# please help me!!! stella 8000 sw



## jimmyjigs (Mar 19, 2010)

came home on sunday , left mi rods in the living room , my year and a half princes managed to take the handle out of the pouch and probably tosed it to the street. mi wife and i have looked every where , its just not in the house.

where can i get another handelfor a stella 8000 sw?

anyone have a used one?

thanks for reading

jaime


----------



## Eastern Tackle (Oct 28, 2008)

jimmyjigs said:


> its just not in the house.


Did you check the garbage?

Otherwise try on 360tuna and one of those spinner boys will know where to get one.


----------



## jimk (May 28, 2004)

Did you check the toy box?


----------



## jimmyjigs (Mar 19, 2010)

yea i checked every where, i eaven gave here another handle to se if she would take me to the stella handle. a soon as i handed the second handle she started twisting the knob , like if she d done it before. im sure she took it and lost . im going to wate 10 days, if it doesnt apear ill order another one.


----------



## rainbowrunner (Dec 31, 2005)

Check the comode! I got 6 chillens and that's where most of my chit ends up!:frown:

Dale


----------



## Enoch (May 30, 2010)

Hey I have posted up one for sale on 360tuna.

anyhow i have one availiable. NEW.

PM me for price if you are interested.
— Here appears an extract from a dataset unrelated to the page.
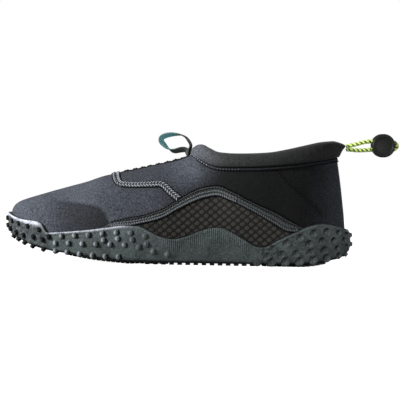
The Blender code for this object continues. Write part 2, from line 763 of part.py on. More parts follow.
def make_sole(parts, guides, rubber):
    """Rubber cup with its wavy edge, underside, studs and tread."""
    ring = ring_of(UPPER_RIBS)
    rows = sole_wall_rows(ring)
    mesh = bmesh.new()
    add_sheet(mesh, closed(np.stack(rows, 1)))
    add_sheet(mesh, ladder(rows[0], sole_belly))
    add_sheet(mesh, ladder(rows[-1], footbed))
    sole = finish("outsole", mesh, parts, rubber)
    grip = bmesh.new()
    for foot, direction in stud_places():
        add_stud(grip, foot, direction)
    forefoot = ((0, 0.6, 0.7, 1), (TREAD_INSET, TREAD_INSET, 0.021, 0.023))
    add_plate(grip, along_x(0.172), along_x(0.470), forefoot)
    add_plate(grip, along_x(0.745), along_x(0.935), ((0, 0.08, 1), (0.012, TREAD_INSET, TREAD_INSET)))
    add_lugs(grip)
    grips = finish("grips", grip, guides, None, weld=0.0)
    grips.hide_render = True
    grips.display_type = "WIRE"
    union = sole.modifiers.new("grips", "BOOLEAN")
    union.operation = "UNION"
    union.solver = "EXACT"
    union.use_self = True
    union.object = grips
    return sole


def make_insole(parts, foam):
    """Flat footbed that lies on the rubber floor inside the upper."""
    ring = ring_of(UPPER_RIBS)
    turn, side = np.abs(ring), np.where(ring < 0, -1.0, 1.0)
    x, y, out_x, out_y = outline(turn, side)
    inset = FOOTBED_TUCK + UPPER_WALL + 2 * INSOLE_GAP
    x, y = x - out_x * inset, y - out_y * inset
    low = np.stack([x, y, footbed(x) + INSOLE_GAP], -1)
    high = np.stack([x, y, footbed(x) + INSOLE_GAP + INSOLE_THICKNESS], -1)
    mesh = bmesh.new()
    add_sheet(mesh, closed(np.stack([low, high], 1)))
    add_sheet(mesh, ladder(low, lambda at: footbed(at) + INSOLE_GAP))
    add_sheet(mesh, ladder(high, lambda at: footbed(at) + INSOLE_GAP + INSOLE_THICKNESS))
    return finish("insole", mesh, parts, foam)


def table_line(rows, column, shares, size):
    """Height of a drawn line at shares of the last's length."""
    return level(shares, rows, column) * size


def patch(name, w, t, gap, thickness, parts, cloth):
    """Sheet that lies on the upper over a grid of places."""
    mesh = bmesh.new()
    add_sheet(mesh, offset(w, t, gap + 0 * t))
    piece = finish(name, mesh, parts, cloth)
    return thicken(piece, thickness, outside=True)


def between(side, shares, low, high, rows):
    """Places on the upper between two lines given by their heights."""
    x = along_x(shares)
    blend = np.linspace(0, 1, rows)[None, :]
    z = low[:, None] * (1 - blend) + high[:, None] * blend
    return locate(x[:, None] + 0 * z, z, side)


def side_trim(name, side, parts, cloth):
    """Raised trim that waves along the side above the sole."""
    shares = np.linspace(WAVE_TRIM[0][0], WAVE_TRIM[-1][0], 25)
    low = table_line(WAVE_TRIM, 1, shares, INSTEP_HEIGHT)
    high = table_line(WAVE_TRIM, 2, shares, INSTEP_HEIGHT)
    low = np.maximum(low, above_rubber(along_x(shares), side))
    high = np.maximum(high, low + 0.0006)
    w, t = between(side, shares, low, high, 3)
    return patch(name, w, t, TRIM_GAP, TRIM_THICKNESS, parts, cloth)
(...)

I have one guy on the other site interested as of right now.

Enoch


----------



## JohnAkaB (May 31, 2010)

jimk said:


> Did you check the toy box?


lol funny but true, this is the #1 place I can find my phone and camera


----------



## Reel-Tite (May 26, 2009)

I'm pretty sure you can get one on ebay.


----------



## jimmyjigs (Mar 19, 2010)

*just came in*

thanks for all youre advise. ended up ordering the handle . now i cant find the ajuster for the refrigeratore. **** !!!!!


----------



## cubanfisherman (Nov 9, 2005)

*handle*



jimmyjigs said:


> yea i checked every where, i eaven gave here another handle to se if she would take me to the stella handle. a soon as i handed the second handle she started twisting the knob , like if she d done it before. im sure she took it and lost . im going to wate 10 days, if it doesnt apear ill order another one.


look her toys mi friend, happen to me with my Ipod


----------



## DMC (Apr 2, 2006)

If you have a VCR, check inside of that


----------